Other scandals have included horsemeat found in its beef products in Spain and Italy, child labour among its suppliers, and a chocolate price-fixing scandal in Canada. In its defence to the ASA over the latest row, Nestlé UK said that a 200ml drink made with three teaspoons of Nesquik hot chocolate contained more than 20g of sugars – two-thirds of the daily recommended intake for those aged 11 or older and classified as “high” under the government’s traffic light scheme.

However, it said the Nesquik bunny had been carefully designed to promote a “physically active, energetic character who could promote a healthy lifestyle” while the “great start” line simply suggested the product could be consumed at the start of the day and described the general enjoyment of drinking it.

The company also said more than half the sugar in the prepared drink came from lactose, which was found naturally in milk, and included nutrients additional to those in milk such as vitamins C and D, zinc and iron.

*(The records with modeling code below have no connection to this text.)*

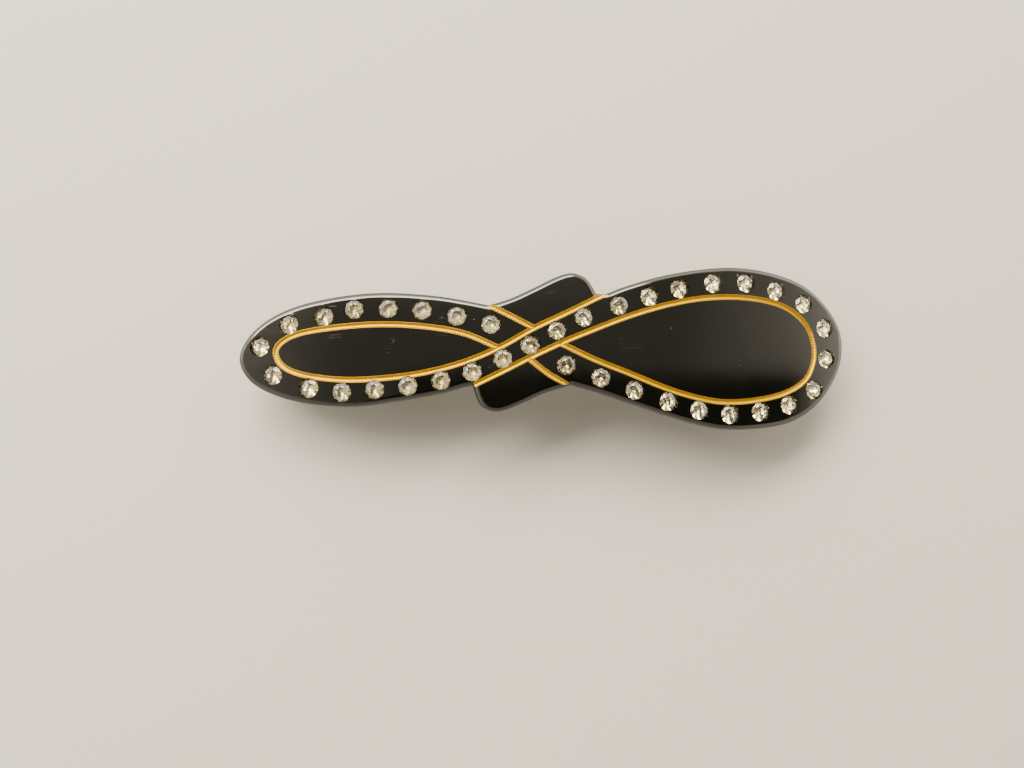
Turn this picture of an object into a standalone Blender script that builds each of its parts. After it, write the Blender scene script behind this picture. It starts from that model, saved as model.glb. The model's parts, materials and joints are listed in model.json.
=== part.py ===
"""Barrette: an arched acetate plate with engraved gold lines and set stones, on a sprung hair clip.

Metres, +Z up. The barrette lies face up on z = 0, with its length along X, the hinge at +X and the latch at -X.
Places on the face are given as (along, across): along is measured round the arch from its crown.
"""

import math

import bmesh
import bpy
from mathutils import Matrix, Vector

MM = 0.001

ROUND_SIDES = 12  # sides of every turned piece

# The arched plate.
FACE_RADIUS = 250 * MM  # the face is bent round this radius
FACE_CROWN = 14.2 * MM  # height of the face's highest line above the table
PLATE_THICKNESS = 3.0 * MM
EDGE_ROUND = 1.0 * MM
EDGE_SEGMENTS = 2
ARCH_STEP = 8.0 * MM  # length of each flat facet along the arch
CROSSING = -4.3 * MM  # the ribbon crosses itself this far along, left of the crown

# The stones and their pockets.
STONE_RADIUS = 1.55 * MM
FIT_GAP = 0.05 * MM
STONE_TABLE = 0.90 * MM
STONE_PROUD = 0.20 * MM
CROWN_DEPTH = 0.55 * MM
GIRDLE_DEPTH = 0.10 * MM
PAVILION_DEPTH = 1.20 * MM
STONE_POINT = 0.15 * MM

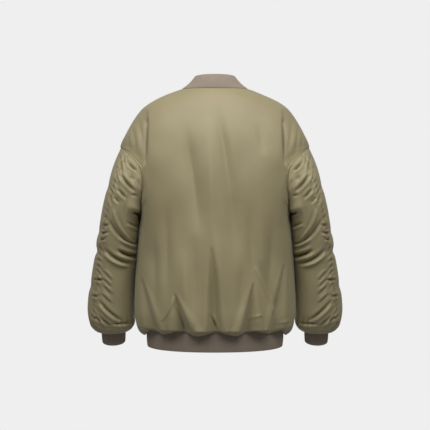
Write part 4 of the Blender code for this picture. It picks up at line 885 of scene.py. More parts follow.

Asda said it had no part in creating or approving the ad, which had been given directly to its milk supplier by Nestlé.

Upholding the complaint, the ASA also found that the combination of the cartoon rabbit, which was likely to appeal to children, and the “great start” claim alongside the nutritional information, suggested Nesquik hot chocolate was suitable for children to have regularly at breakfast.

The ASA said: “While we understood that semi-skimmed milk alone contained 9.6g of sugar per 200ml serving, which allowed for an orange traffic light label, we also understood that a 200ml serving of Nesquik hot chocolate contained 20.3g of sugar.

“Because the product was high in added sugar, we considered that the suggestion that Nesquik was a suitable regular breakfast option for children encouraged poor nutritional habits in children and that the ad therefore should not have appeared at all.”

The ASA ruled that the ad must not appear in its current form and told Nestlé UK and Asda to ensure future ads did not encourage poor nutritional habits in children. Nestlé said it was “disappointed” with the ruling.